Angio-associated, migratory cell protein, also known as AAMP, is a protein which in humans is encoded by the AAMP gene. This protein has been conserved in evolution and is so common to many mammals. and it also has a yeast homolog which is the protein YCR072c.

Localisation 

The gene is located on the second human chromosome, near the end of the chromosome's arm (2q35), between the codons 85-87 and 1387–1389. It contains 6042 bp and 11 exons When transcribed, it gives a 1859 bp mRNA.
. The vascular endothelial growth factor is a promoting factor of the protein synthesis and localisation in the different parts of the cells.
The protein's expression is higher in the intracellular than in the extracellular space.

Function 

The gene product is an immunoglobulin-type protein of 434 amino acids and 49 kDa. It is found to be expressed strongly in the cytosol of endothelial cells, cytotrophoblasts, and poorly differentiated colon adenocarcinoma cells found in lymphatics and has been observed at the luminal edges of endometrial cells and in the extracellular environment of vascular-associated mesenchymal cells.

The protein contains a WD40 domain which permits multi-proteins complexes formation  and a heparin-binding domain which mediates heparin-sensitive cell adhesion.
AAMP helps to regulate vascular endothelial cell migration regulation and angiogenesis, with other signaling pathway like RhoA/Rho-kinase signaling. 
A malfunction can therefore lead to different diseases (see Associated diseases). For example, in the smooth muscle cells, if AAMP is overexpressed, it activates RhoA, which activates Rho-kinase (this one generates GTP) and it finally leads to increased smooth muscle cell migration and division, causing atherosclerosis and restenosis.

Associated diseases 

Note : In all these diseases we can observe the expression of the AAMP gene. This one can either remain stable, increase or decrease depending on the disease.

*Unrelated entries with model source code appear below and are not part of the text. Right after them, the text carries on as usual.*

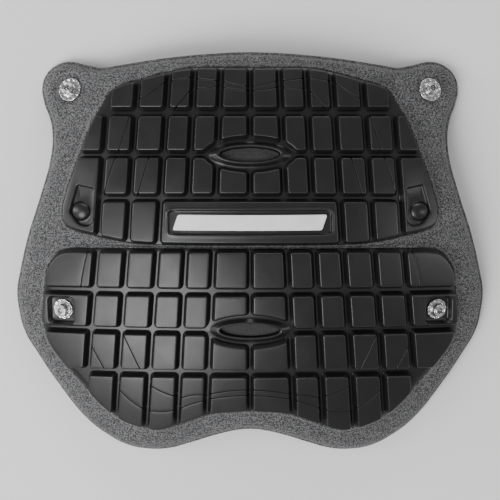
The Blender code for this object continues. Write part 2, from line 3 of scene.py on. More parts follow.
import bpy
import numpy as np
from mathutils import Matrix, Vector


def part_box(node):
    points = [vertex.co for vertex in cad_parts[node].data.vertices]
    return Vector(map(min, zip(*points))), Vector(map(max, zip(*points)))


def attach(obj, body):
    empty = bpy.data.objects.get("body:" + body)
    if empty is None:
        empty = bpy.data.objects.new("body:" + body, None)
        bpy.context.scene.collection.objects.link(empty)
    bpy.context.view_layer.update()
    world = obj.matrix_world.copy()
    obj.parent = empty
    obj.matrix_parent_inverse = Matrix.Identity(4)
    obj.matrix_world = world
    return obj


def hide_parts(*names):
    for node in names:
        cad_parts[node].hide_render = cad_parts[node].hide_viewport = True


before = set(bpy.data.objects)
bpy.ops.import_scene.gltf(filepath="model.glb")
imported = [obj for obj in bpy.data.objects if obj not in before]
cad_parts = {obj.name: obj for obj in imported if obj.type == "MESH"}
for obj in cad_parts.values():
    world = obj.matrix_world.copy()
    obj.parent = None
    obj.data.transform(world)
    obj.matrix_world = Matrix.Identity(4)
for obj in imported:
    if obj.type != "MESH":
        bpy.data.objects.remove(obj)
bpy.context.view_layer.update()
print("stage: frame loaded")

mm = 0.001

dome = {
    "radiusAcross": 330.0,  # bend from side to side
    "radiusAlong": 310.0,  # bend from neck to belly
    "apexY": 13.0,
    "shiftY": 0.99,  # the flat drawing's middle, seen from the frame's origin
}
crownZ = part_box("foam_pad")[1].z / mm  # height of the pad's face at the dome's apex

levels = {
    "underside": 0.3,  # of the plates
    "floor": 1.8,  # of the grooves
    "blockTop": 6.3,
}


# A flat point goes to z = crown - x^2 / 2A - (y - apex)^2 / 2B, then n outwards along the unit normal.
def layOnDome(x, y, n):
    x, y, n = np.broadcast_arrays(x, y, n)
    slopeX = x / dome["radiusAcross"]
    slopeY = (y - dome["apexY"]) / dome["radiusAlong"]
    drop = (x * slopeX + (y - dome["apexY"]) * slopeY) / 2
    size = np.sqrt(slopeX**2 + slopeY**2 + 1)
    place = [x + n * slopeX / size, y + n * slopeY / size + dome["shiftY"], crownZ - drop + n / size]
    return np.stack(place, axis=-1) * mm


# Corner numbers of the quads between neighbouring rows and columns of a grid.
def gridQuads(rows, columns, closeRows, closeColumns):
    index = np.arange(rows * columns).reshape(rows, columns)
    if closeRows:
        index = np.concatenate([index, index[:1]])
    if closeColumns:
        index = np.concatenate([index, index[:, :1]], axis=1)
    corners = [index[:-1, :-1], index[1:, :-1], index[1:, 1:], index[:-1, 1:]]
    return np.stack(corners, axis=-1).reshape(-1, 4)


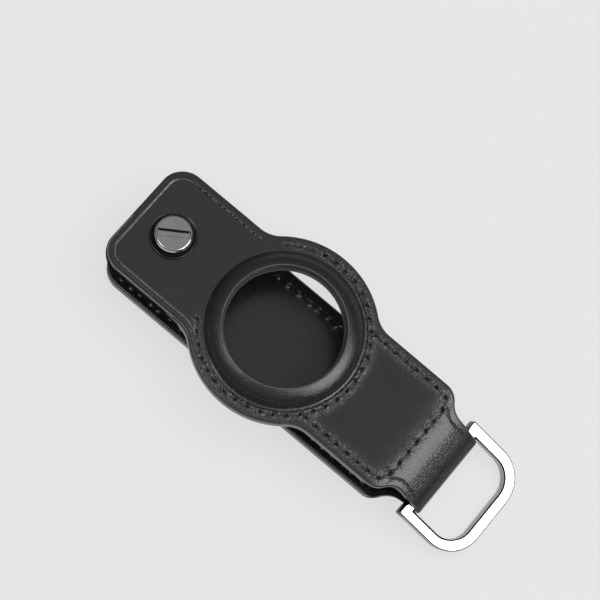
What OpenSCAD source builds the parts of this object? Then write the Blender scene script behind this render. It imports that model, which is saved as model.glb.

List of the diseases : gastrointestinal stromal tumor (GIST) (for this disease and the ductal carcinomas, the expression levels are to correlate with necrosis in situ), myeloid leukemia (chronic (CML) and acute (AML) forms), lymphoma, breast cancer, glial brain tumors, colon neoplasia, epidermoid carcinoma, cervical cancer, ovarian cancer, papillary thyroid cancer, pulmonary cancer, atherosclerosis, restenosis.